Victimage rhetoric offers redemption through the identification of a suitable and plausible scapegoat. It is important to analyze the construction of national enemies through the neo-Ottoman trope in Erdogan’s discourse. The propaganda construction of enemies is a source of social integration, “it is only by reference to enemies that we became united, and the greater the internal discord within societies, the more powerful will our need for enemies be” (O’Shaughnessy, 2002:219). A topos of war rhetoric is that the enemy is portrayed as a savage, i.e., an aggressor, driven by irrational desires for conquest, who is seeking to subjugate others by force of arms. Such topoi are used to articulate “the key contrastive features distinguishing civilized from savage agents while synthesizing several dimensions of meaning into an integrated threat” (Ivie, 2004: 79). The rhetorical topoi used to create the image of savage, the “decivilizing vehicles”, the rhetorical conduits that Erdogan employs to describe the enemy and define their acts is a key point of analysis. While Erdogan is perceived as an aggressor driven by irrational desires for conquest, he none the less constructs the savage image for his enemies.

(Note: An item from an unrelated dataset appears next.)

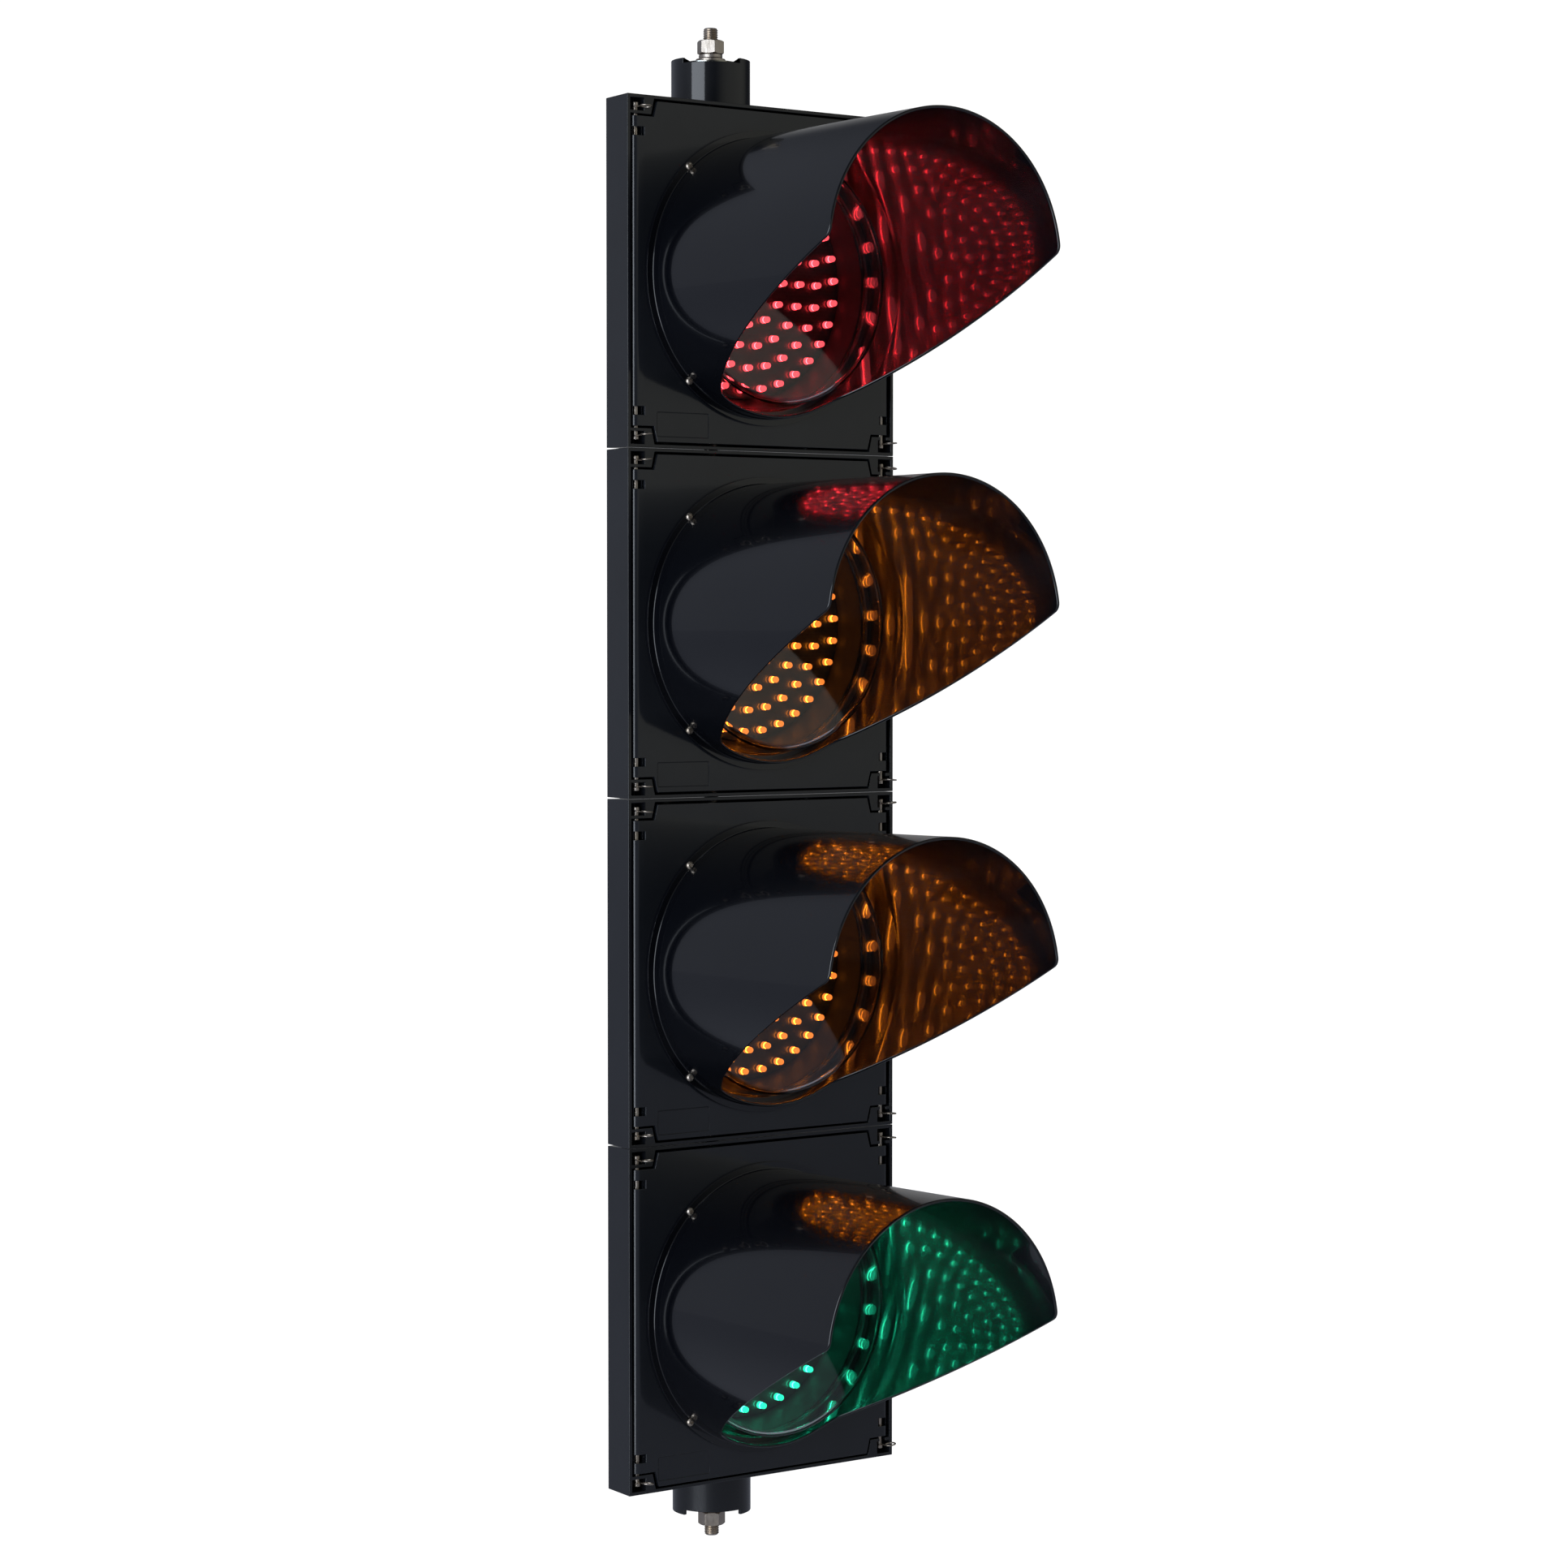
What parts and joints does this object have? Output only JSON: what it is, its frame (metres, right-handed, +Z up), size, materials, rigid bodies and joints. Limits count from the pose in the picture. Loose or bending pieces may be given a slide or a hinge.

Cherwitz, & Zagacki, (1986) differentiate between consummatory and justificatory rhetoric. By utilizing consummatory rhetoric a leaders’ discourse constitutes the only official reply, the weaponization of speech aims to achieve goals without a resort to force. When justificatory rhetoric is employed discourse is from the very beginning part of a larger, overtly military action. This analytical category is particularly useful when examining Erdogan’s rhetoric. Rhetorical criticism needs to identify the attribute and means of persuasion in these two rhetorics as they are employed by Turkey. It is valuable for the formulation of strategic response to be able to identify the occasions that the “war rhetoric” employed by Erdogan constitutes a preparatory process of a military effort from the cases when the projection of a rhetoric of war motives is a propaganda device aiming to achieve goals without the use of military effort, as is the case with Finlandisation.

A final note. Erdogan’s words are employed to arouse emotions and convey ideas. Their effect upon Turkish society and the capacity of Neo-Ottoman discourse to reshape Turkey’s national self-image should not be under-estimated. However image-projected and image-perceived are two different things; and often strategically projected images might backfire.

Goddard’s (2015) analysis of the British reaction to Hitler’s rhetoric provides valuable insights which might be relevant to the case or Erdogan and Greece. From 1933 to 1938, the UK avoided confrontation and attempted to settle German demands, but after the negotiations at Munich, they abandoned appeasement and embraced a policy of confronting Germany. According to Goddard the roots of both appeasement and confrontation were due to Germany’s legitimation strategies. Until the Munich crisis, Hitler justified Germany’s aims with appeals to collective security, equality, and self-determination—norms central to the European system established by the Treaty of Versailles. After Munich, Hitler abandoned these legitimation strategies, arguing instead that expansion was justified as a matter of German might, and not international rights. As Britain came to see German demands as illegitimate, so too did they decide this revisionist state was insatiable, impervious to negotiation, and responsive only to the language of force. This analysis explains while certain actors have abandoned the appeasement towards Turkey. It is important for Erdogan’s rhetoric to be examined not only at the production but also at the consumption level. How his rhetoric are perceived by other strategic actors? With which nation image these perceptions correlate and which is the action element of these images?


Bibliography

Blain, M. (1988). Fighting words: What we can learn from Hitler’s hyperbole. Symbolic Interaction, 11(2), 257-276.

 

Cherwitz, R. A., & Zagacki, K. S. (1986). Consummatory versus justificatory crisis rhetoric. Western Journal of Speech Communication, 50(4), 307-324.

 

Goddard, S. E. (2015). The rhetoric of appeasement: Hitler’s legitimation and British foreign policy, 1938–39. Security Studies, 24(1), 95-130.

 

Ivie, R. L. (1980). Images of savagery in American justifications for war. Communications Monographs, 47(4), 279-294.

 

Ivie, R. L. (2004). Democracy, war, and decivilizing metaphors of American insecurity. In F.A. Beer & C. de Landtscheer Metaphorical global politics (pp. 75-90). East Lansing, MI: Michigan State University Press.

 

Morek, E. L., & Pincus, F. (2000). How to make wars acceptable. Peace and Change, 25(1), 1–21.

 

O’Shaughnessy, N. (2002). The social construction of enmity. Journal of Political Marketing, 1(1), 217-224.

 

Vatz, R.E. (1973) The myth of the rhetorical situation, Philosophy and Rhetoric, 6, 154-161.